Paradise: Hope (Paradies: Hoffnung)
Austria (2013) Dir. Ulrich Seidl
And so we reach the final instalment in the stark and confrontational Paradise trilogy from Austrian provocateur Ulrich Seidl.
The third family member to be put under the spotlight is 13 year-old Melanie – or Mellie – (Melanie Lenz), the daughter of Theresa from Love and niece to Anna Marie from Faith, who makes a brief appearance here when dropping Mellie off at a summer fat camp. There she, along with fifteen other kids around the same age, is left under the aegis of a tough group of motivators to help them lose weight.
That is the plan of course but like all teenagers they find a way to play the game during the day then at night rebel against the shackles of their enforced diets with contraband drink, sweets, cigarettes and even condoms! Melli however becomes oddly smitten with the camp‘s resident doctor (Joseph Lorenz), a man a good forty years older than Mellie, but seems to want to reciprocate despite knowing it is wrong.

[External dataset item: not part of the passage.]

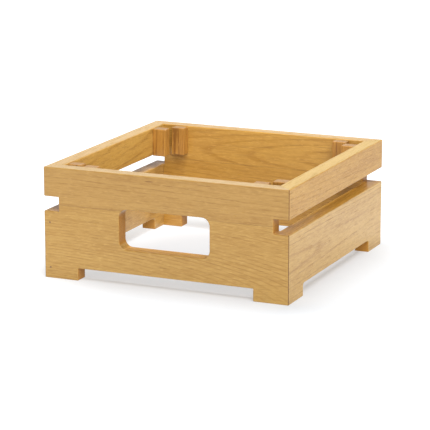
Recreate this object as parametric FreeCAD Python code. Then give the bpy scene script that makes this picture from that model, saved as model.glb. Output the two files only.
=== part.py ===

Alarm bells might be ringing as to the direction this story is going to take, but I’ll say now that this isn’t the case – at least not to any extremes. Seidl has previous in shocking the audiences with raw truths so one’s pessimism could be forgiven, although even he knows where to draw the line. But don’t think that Hope is going to be an easy ride, Seidl has other ways of making us feel uncomfortable.
Seidl’s use of teen protagonists proves to be the perfect vessel for achieving this. In contrast to the two previous films there is nothing explicit here except some language in the open discussions between the girls. Mellie befriends the barely older Verena (Verena Lehbauer) who talks with alarming frankness about her love life, which albeit limited, is considerably more than it should be for a girl her age.
Speaking with the nonchalance of someone beyond her years and well versed in promiscuity Verena’s confessions will shock and not just because of her candid attitude. It is the realisation that Verena could be any girl in any country in any street. She could be someone’s daughter, sister or niece and it is a truth many of us aren’t comfortable with facing up to, especially parents. Equally unsettling is how Verena encourages Mellie to pursue the doctor, giving her tips on how to get the older man to reveal his intentions.
In the doctor we have a man who should know better and for the most part we assume this is the case, his initial bedside manner appearing to be no more than banter to create a sense of ease. Quite what the infatuation is on his part we shall never understand or even know but there is a spark which, to his credit, he is determined to fight. After some fractious and awkward moments where Mellie tries to force the issue the pair find themselves alone on a field trip, where Mellie simply hugs the doctor like she would her own father.
Most of the kids at the camp – played by non-professional actors – come from broken homes with differing attitudes towards their parents. They are given one hour a day to phone home and when Verena rings her mother to says how much fun the camp is, the next call to her father is a negative report instead, showing which parent she is closer to. Mellie tries to ring her mother to no avail which ties directly to the same problem Theresa had in Love whenever she tried to ring her daughter, unifying the trilogy together for those who have seen the first two films.
Seidl’s black humour has been toned down considerably for this film, with the expectations being that the fat camp setting would lend itself to much mockery of the overweight teens. In fact only one scene comes close, where a female instructor has the class all lined up for a sing-a-long of “If You’re Happy And You Know It”, only with the tag line “clap your fat”! Otherwise it is the quietly absurd sight of the campmates being marched across the screen in a regimental fashion that offers the closest thing to a guilty giggle.
Perhaps the most interesting tact Seidl adopts here is that how the kids themselves are so content with their bodies and don’t feel any less acceptable or worthy as human beings. The fact Verena boasts such a healthy sex life is either a testament to this positive attitude or Austrian boys like their girls on the plus size. Thus we are deprived of the didactic Hollywood moral that advocates the tenet of being beautiful in the inside, but Seidl’s unfiltered approach is a refreshingly honest and more affecting one.
Melanie Lenz, like her on-screen mother and aunt before her, is laid bare as the focal point of the story, only her journey is the more emotionally challenging of the three due to her age. While not completely naive, Mellie doesn’t have the years of experience her mother and aunt have to fall back on thus engenders our understanding on a deeper level. Joseph Lorenz as the doctor is the real enigma of this tale, a man whose tacit struggle with a developing unnatural curiosity is challenging viewing but is a precipice even Seidl stays at the edge of.
And like all good things, the Paradise trilogy comes to an end. Hope might be the shortest of the three films but it delivers another frank and uncompromising look at this world of ours, yet given the potential Lolita-esque storyline, remains the lightest in tone.
Ulrich Seidl is not a filmmaker who intends to entertain but one who wants us to think and reflect upon the world we live in. These three films may not have the prestige of say The Godfather Trilogy, but as provocative slices of social commentary their importance and impact shouldn’t be underestimated.